Privacy by Design
Building privacy protections into systems from the start rather than adding them later.
Also known as: PbD, Privacy-first design, Built-in privacy
Category: Principles
Tags: privacy, designs, principles, security, architecture
Explanation
Privacy by Design is the approach of building privacy protections into the design of systems, processes, and products from the beginning - rather than treating privacy as an afterthought or compliance checkbox. The seven foundational principles: 1) Proactive not reactive (prevent problems before they occur), 2) Privacy as default (users don't have to take action to protect themselves), 3) Privacy embedded in design (not bolted on afterward), 4) Full functionality (avoid false tradeoffs between privacy and features), 5) End-to-end security (protect data throughout its lifecycle), 6) Visibility and transparency (operations remain open to scrutiny), 7) Respect for user privacy (keep the user's interests central).

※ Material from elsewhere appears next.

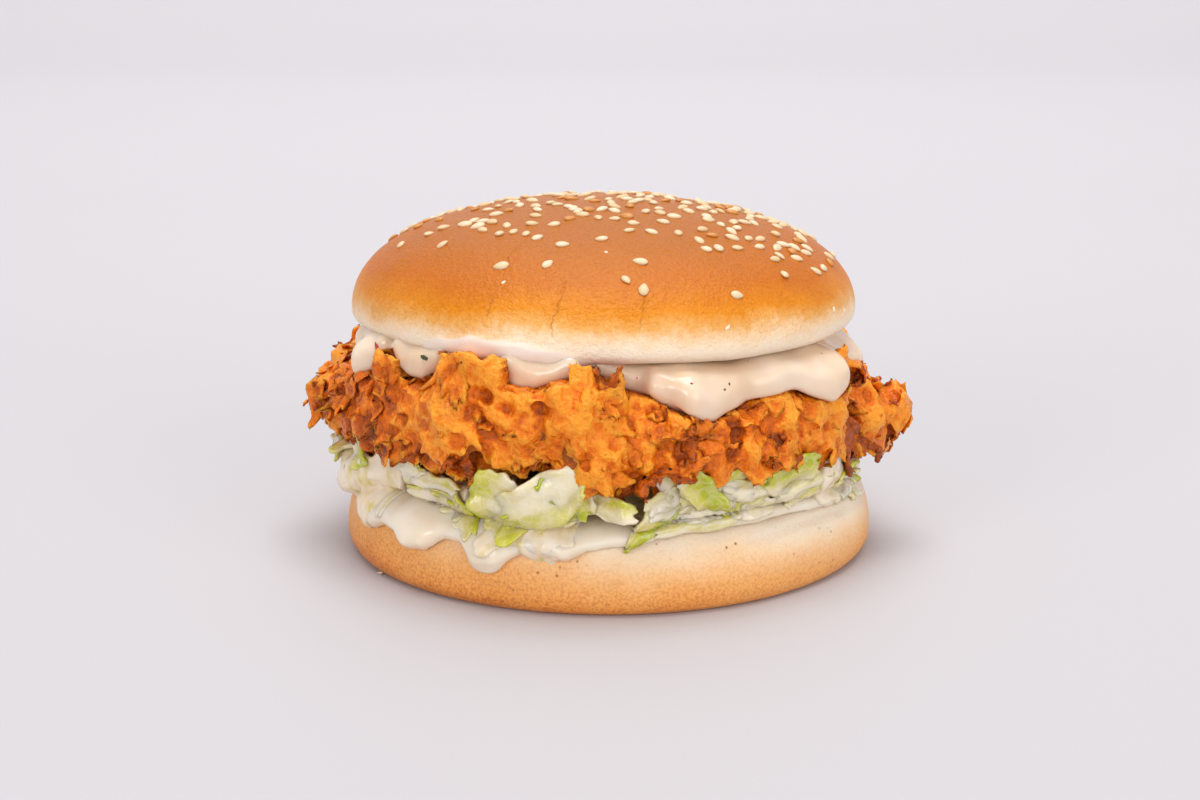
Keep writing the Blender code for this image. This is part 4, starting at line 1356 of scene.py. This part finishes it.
# The gold runs lower at the left and right ends than in front.
across = add_node(crown_crust, "SeparateXYZ", {"Vector": place}, out="X")
across = add_node(crown_crust, "Math", {0: across, 1: across}, operation="MULTIPLY")
height = add_node(crown_crust, "Math", {0: across, 1: 0.9, 2: height}, operation="MULTIPLY_ADD")
_, shifted = stirred_in(crown_crust, place, height, 45.0, 3.0, 0.0060)
mottle, shifted = stirred_in(crown_crust, place, shifted, 230.0, 3.0, 0.0030)
fine, shifted = stirred_in(crown_crust, place, shifted, 900.0, 2.0, 0.0022)
share = add_node(crown_crust, "MapRange", {"Value": shifted, "From Min": 0.0580, "From Max": 0.0845})
toasted = add_node(
    crown_crust, "ValToRGB", {"Fac": share},
    [
        (0.00, "f2e2cf"), (0.17, "f3e0c6"), (0.26, "f2cda2"), (0.34, "e5a85c"), (0.44, "da8616"),
        (0.60, "c36a0a"), (0.82, "b4640c"), (1.0, "b06410")
    ]
)
grain = add_node(crown_crust, "TexNoise", {"Vector": place, "Scale": 1900.0})
freckle = add_node(
    crown_crust, "ValToRGB", {"Fac": grain}, [(0.30, "c08a58"), (0.50, "f4e6d8"), (0.70, "ffffff")]
)
freckled = add_node(
    crown_crust, "MapRange",
    {"Value": share, "From Min": 0.22, "From Max": 0.46, "To Min": 0.05, "To Max": 0.34}
)
speckled = add_node(
    crown_crust, "MixRGB", {"Fac": freckled, "Color1": toasted, "Color2": freckle}, blend_type="MULTIPLY"
)
crack = add_node(crown_crust, "Attribute", out="Fac", attribute_name="crack")
cracked = add_node(crown_crust, "MixRGB", {"Fac": crack, "Color1": speckled, "Color2": linear("b87838")})
# The film of sauce is wet and hides the skin's grain.
film = add_node(crown_crust, "Attribute", out="Fac", attribute_name="film")
blurred = add_node(crown_crust, "Math", {0: mottle, 1: 0.30, 2: film}, operation="MULTIPLY_ADD")
covered = add_node(crown_crust, "MapRange", {"Value": blurred, "From Min": 0.45, "From Max": 0.85})
coated = add_node(crown_crust, "MixRGB", {"Fac": covered, "Color1": cracked, "Color2": linear("ecdccf")})
shine = add_node(crown_crust, "MapRange", {"Value": covered, "To Min": 0.42, "To Max": 0.22})
bare_skin = add_node(crown_crust, "MapRange", {"Value": covered, "To Min": 0.55, "To Max": 0.06})
rough = add_node(crown_crust, "Math", {0: fine, 1: 1.5, 2: grain}, operation="MULTIPLY_ADD")
bump = add_node(crown_crust, "Bump", {"Height": rough, "Strength": bare_skin, "Distance": 0.00034})
wire(crown_crust, Base_Color=coated, Roughness=shine, Normal=bump)
crown_surface = surface_of(crown)
shown_as(crown, crown_crust, "bun_crown")

# ---------------------------------------------------------------------------------------------------
# Sesame seeds: hulled, pressed on the dough before baking. They lie thick over the top and the back
# of the crown and thin out down the front, and a few have fallen off.

SEED_LENGTH = 0.0033
SEED_WIDTH = 0.0021
SEED_THICKNESS = 0.0012
SEED_GAP = 0.0026
SEEDED_RADIUS = 0.052
SEED_TRIES = 900
MOST_SEEDS = 260

bpy.ops.mesh.primitive_uv_sphere_add(segments=10, ring_count=8, radius=0.5)
one_seed = bpy.context.active_object
for vertex in one_seed.data.vertices:
    taper = 1.0 - 0.62 * max(0.0, vertex.co.x + 0.05) - 0.5 * max(0.0, vertex.co.x + 0.05) ** 2
    vertex.co = (
        vertex.co.x * SEED_LENGTH, vertex.co.y * SEED_WIDTH * taper * 1.06,
        vertex.co.z * SEED_THICKNESS * (0.55 + 0.45 * taper)
    )

seeds = []


def set_seed(spot_x, spot_y, heading, rng, toast):
    """Sets a seed on the crown under this spot, its tip towards heading."""
    hit, normal = crown_surface.ray_cast(Vector((spot_x, spot_y, 0.12)), Vector((0, 0, -1)))[:2]
    if hit is None or hit.z < 0.060:
        return
    seed = copy_of(one_seed)
    lean = Vector((rng.gauss(0.0, 0.12), rng.gauss(0.0, 0.12), 0.0))
    upright = (normal + lean).normalized()
    ahead = outward(heading)
    ahead = (ahead - upright * ahead.dot(upright)).normalized()
    side = upright.cross(ahead)
    size = rng.uniform(0.84, 1.10)
    turn = Matrix((ahead, side, upright)).transposed().to_4x4()
    seed.data.transform(Matrix.Translation(hit + normal * 0.00018) @ turn @ Matrix.Scale(size, 4))
    tones = [toast] * len(seed.data.vertices)
    store(seed, "toast", tones)
    seeds.append(seed)


# Seeds on the bare front, each at its own angle and distance from the middle, and the way its tip points.
FRONT_SEEDS = (
    (-120, 0.0443, 180), (-107, 0.0422, 50), (-106, 0.0340, 0), (-92, 0.0306, 190), (-80, 0.0403, 165),
    (-85, 0.0461, 300), (-81, 0.0486, 90), (-58, 0.0512, 0), (-39, 0.0489, 270), (-32, 0.0442, 330),
    (-43, 0.0386, 20), (-50, 0.0372, 110), (-55, 0.0370, 150), (-53, 0.0330, 130), (-57, 0.0284, 100),
    (-69, 0.0270, 160), (-79, 0.0258, 20), (-153, 0.0318, 200), (-161, 0.0332, 170), (-149, 0.0416, 10),
    (-167, 0.0371, 30), (-166, 0.0406, 45), (-169, 0.0466, 60), (-142, 0.0276, 90), (-136, 0.0322, 80),
    (-132, 0.0300, 60), (-132, 0.0242, 10), (-125, 0.0302, 75), (-118, 0.0315, 35), (-18, 0.0463, 0),
)
seed_rng = random.Random(5)
taken = []
for angle, radius, heading in FRONT_SEEDS:
    turn = math.radians(angle)
    x, y = radius * math.cos(turn), radius * math.sin(turn)
    taken.append((x, y))
    set_seed(x, y, heading, seed_rng, seed_rng.choice((0.05, 0.10, 0.20, 0.25)))
for _ in range(SEED_TRIES):
    angle = seed_rng.uniform(0.0, 2.0 * math.pi)
    radius = SEEDED_RADIUS * math.sqrt(seed_rng.random())
    x, y = radius * math.cos(angle), radius * math.sin(angle)
    # The front slope stays bare, the right side is seeded further down than the left.
    bare = y < -0.020 - 0.30 * max(0.0, x - 0.012) or (x < -0.030 and y < 0.004)
    near = any((x - a) ** 2 + (y - b) ** 2 < SEED_GAP**2 for a, b in taken)
    thin = seed_rng.random() > 0.62
    if bare or near or thin:
        continue
    taken.append((x, y))
    set_seed(x, y, seed_rng.uniform(0, 360), seed_rng, seed_rng.choice((0.0, 0.1, 0.15, 0.2, 0.3, 0.85)))
    if len(seeds) > MOST_SEEDS:
        break
bpy.data.objects.remove(one_seed)
sesame = join(seeds)
sesame.name = "sesame_seeds"
sesame.data.shade_smooth()

# Hulled sesame: waxy ivory, and honey coloured where the oven caught it.
seed_finish = new_finish(
    "hulled_sesame", Roughness=0.42, Specular_IOR_Level=0.45, Subsurface_Weight=0.25,
    Subsurface_Radius=(1.0, 0.7, 0.4), Subsurface_Scale=0.0012
)
toast = add_node(seed_finish, "Attribute", out="Fac", attribute_name="toast")
place = add_node(seed_finish, "TexCoord", out="Object")
_, tone = stirred_in(seed_finish, place, toast, 900.0, 2.0, 0.25)
seeded = add_node(
    seed_finish, "ValToRGB", {"Fac": tone},
    [(0.05, "e4d0b2"), (0.35, "dcc096"), (0.70, "d2a060"), (1.0, "c6843c")]
)
wire(seed_finish, Base_Color=seeded)
shown_as(sesame, seed_finish)

# ---------------------------------------------------------------------------------------------------
# Flecks: bits of red chilli skin and dried herb stuck in the sauce, burnt grains on the batter, and pale
# crumbs off the bun, one of which has fallen on the table.

CRUMB_ON_TABLE = Vector((-0.0500, -0.0302, 0.0004))


def set_fleck(spot, normal, length, width, turn):
    """A rough-edged bit of this size lying on a surface. turn 0 lies level and 90 upright."""
    bpy.ops.mesh.primitive_ico_sphere_add(subdivisions=3, radius=0.5)
    fleck = bpy.context.active_object
    up = Vector((0.0, 0.0, 1.0)) if normal.z < 0.9 else Vector((0.0, 1.0, 0.0))
    across = up.cross(normal).normalized()
    upward = normal.cross(across)
    swing = math.radians(turn)
    ahead = across * math.cos(swing) + upward * math.sin(swing)
    beside = upward * math.cos(swing) - across * math.sin(swing)
    for vertex in fleck.data.vertices:
        x, y, z = vertex.co * (1.0 + 0.6 * noise.noise(vertex.co * 4.0 + spot * 900.0))
        vertex.co = spot + ahead * x * length + beside * y * width + normal * z * 0.6 * width
    return fleck


# Each piece: its name, its finish, and the angle, height, length, width and turn of its bits.
FLECKS = (
    ("chilli_flecks", sauce_surface, "b03a2c", (
        (-149.0, 0.0510, 0.0030, 0.0008, 112), (-72.9, 0.0500, 0.0006, 0.0005, 0),
    )),
    ("herb_flecks", sauce_surface, "3c4426", (
        (-131.5, 0.0524, 0.0018, 0.0009, -20), (-65.2, 0.0478, 0.0006, 0.0004, 30),
        (-63.8, 0.0487, 0.0006, 0.0004, 70), (-63.6, 0.0520, 0.0012, 0.0006, 10),
    )),
    ("burnt_grains", batter, "2a1c16", (
        (-77.5, 0.0325, 0.0007, 0.0006, 0), (-45.7, 0.0335, 0.0006, 0.0005, 0),
    )),
    ("bun_crumbs", crown_surface, "f0dcc0", (
        (-116.3, 0.0685, 0.0010, 0.0007, 40), (-90.2, 0.0736, 0.0008, 0.0007, 0),
        (-63.1, 0.0601, 0.0016, 0.0006, 35), (-28.4, 0.0592, 0.0013, 0.0007, 70),
        (-22.5, 0.0578, 0.0011, 0.0007, 60),
    )),
)
for name, surface, colour, bits in FLECKS:
    made = [set_fleck(*seen_from(bit[0], bit[1], surface), *bit[2:]) for bit in bits]
    if name == "bun_crumbs":
        made.append(set_fleck(CRUMB_ON_TABLE, Vector((0.0, 0.0, 1.0)), 0.0014, 0.0009, 20))
    fleck = join(made)
    fleck.name = name
    fleck.data.shade_smooth()
    shown_as(fleck, new_finish(name, Roughness=0.45, Base_Color=linear(colour)))

# ---------------------------------------------------------------------------------------------------
# Table and backdrop: one wide sheet of pale matt paper, level under the burger and swept up in a curve
# behind it. Its colour is painted a little darker in front than at the back, as painted shade.

# Metres: the sheet's width, its front edge, where it bends up, the wall above the bend and the bend's steps.
PAPER_WIDTH = 4.0
PAPER_FRONT = -3.2
PAPER_BEND = 1.1
PAPER_TOP = 2.4
PAPER_STEPS = 12
PAPER_STEP = 0.11

bpy.ops.mesh.primitive_plane_add(size=1.0)
paper = bpy.context.active_object
paper.name = "paper_sweep"
bpy.ops.object.mode_set(mode="EDIT")
bpy.ops.transform.resize(value=(PAPER_WIDTH, PAPER_BEND - PAPER_FRONT, 1.0))
bpy.ops.transform.translate(value=(0.0, (PAPER_BEND + PAPER_FRONT) / 2, 0.0))
bpy.ops.mesh.select_all(action="DESELECT")
bpy.ops.object.mode_set(mode="OBJECT")
for edge in paper.data.edges:
    edge.select = all(paper.data.vertices[end].co.y > PAPER_BEND - 0.01 for end in edge.vertices)
bpy.ops.object.mode_set(mode="EDIT")
bpy.ops.mesh.select_mode(type="EDGE")
for step in range(PAPER_STEPS):
    turn = math.radians(90.0 * (step + 0.5) / PAPER_STEPS)
    move = Vector((0.0, math.cos(turn), math.sin(turn))) * PAPER_STEP
    bpy.ops.mesh.extrude_region_move(TRANSFORM_OT_translate={"value": move})
bpy.ops.mesh.extrude_region_move(TRANSFORM_OT_translate={"value": (0.0, 0.0, PAPER_TOP)})
bpy.ops.object.mode_set(mode="OBJECT")
paper.data.shade_smooth()
paper_finish = new_finish("pale_paper_shaded_in_front", Roughness=0.55, Specular_IOR_Level=0.3)
place = add_node(paper_finish, "TexCoord", out="Object")
depth = add_node(paper_finish, "SeparateXYZ", {"Vector": place}, out="Y")
# One paper, coloured darker towards the front and lighter up the backdrop: painted shade and painted light.
pale = add_node(
    paper_finish, "ValToRGB", {"Fac": depth}, [(0.2, "c1bec1"), (0.5, "c4c1c4"), (1.0, "cecbce")]
)
wire(paper_finish, Base_Color=pale)
paper.data.materials.append(paper_finish)

# ---------------------------------------------------------------------------------------------------
# Light: a white room with soft boxes low in front, the right one larger and stronger than the left, a
# weak fill between them, one over the crown, and one aimed at the backdrop.


def soft_box(name, size, power, spot, aim):
    """A square lamp of this size in metres and power in watts, aimed at a point."""
    lamp = bpy.data.lights.new(name, "AREA")
    lamp.size = size
    lamp.energy = power
    holder = bpy.data.objects.new(name, lamp)
    bpy.context.scene.collection.objects.link(holder)
    holder.location = spot
    holder.rotation_euler = (Vector(aim) - Vector(spot)).to_track_quat("-Z", "Y").to_euler()


world = bpy.data.worlds.new("white_room")
bpy.context.scene.world = world
world.use_nodes = True
world.node_tree.nodes["Background"].inputs["Color"].default_value = (1.0, 0.985, 1.0, 1.0)
world.node_tree.nodes["Background"].inputs["Strength"].default_value = 0.50
soft_box("left_light", 0.8, 14.5, (-1.5, -1.9, 0.95), (0.0, 0.1, 0.0))
soft_box("right_light", 1.6, 21.0, (1.7, -1.9, 0.95), (0.0, 0.1, 0.0))
soft_box("front_light", 1.0, 5.0, (0.1, -2.3, 0.75), (0.0, 0.0, 0.03))
soft_box("top_light", 0.7, 2.8, (0.0, 0.45, 1.1), (0.0, 0.0, 0.0))
soft_box("backdrop_light", 1.6, 42.0, (0.0, 0.1, 2.35), (0.0, 1.4, 0.4))
bpy.context.scene.view_settings.view_transform = "Standard"

# ---------------------------------------------------------------------------------------------------
# Camera: half a metre in front of the burger and a little above it, looking slightly down.

CAMERA_TILT = 14.18

camera = bpy.data.cameras.new("camera")
camera.lens = 66.0
camera.sensor_width = 36.0
holder = bpy.data.objects.new("camera", camera)
bpy.context.scene.collection.objects.link(holder)
holder.location = (-0.0014, -0.4937, 0.157)
holder.rotation_euler = (math.radians(90.0 - CAMERA_TILT), 0.0, 0.0)
bpy.context.scene.camera = holder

Why it matters: retrofitting privacy is expensive and often ineffective, privacy violations can't always be undone, and user trust once lost is hard to regain. Implementation involves: privacy impact assessments early in projects, default settings that protect privacy, data minimization in architecture, and encryption and security by default. For knowledge workers, Privacy by Design means: considering privacy from project inception, choosing privacy-respecting tools, and treating privacy as a feature, not a burden.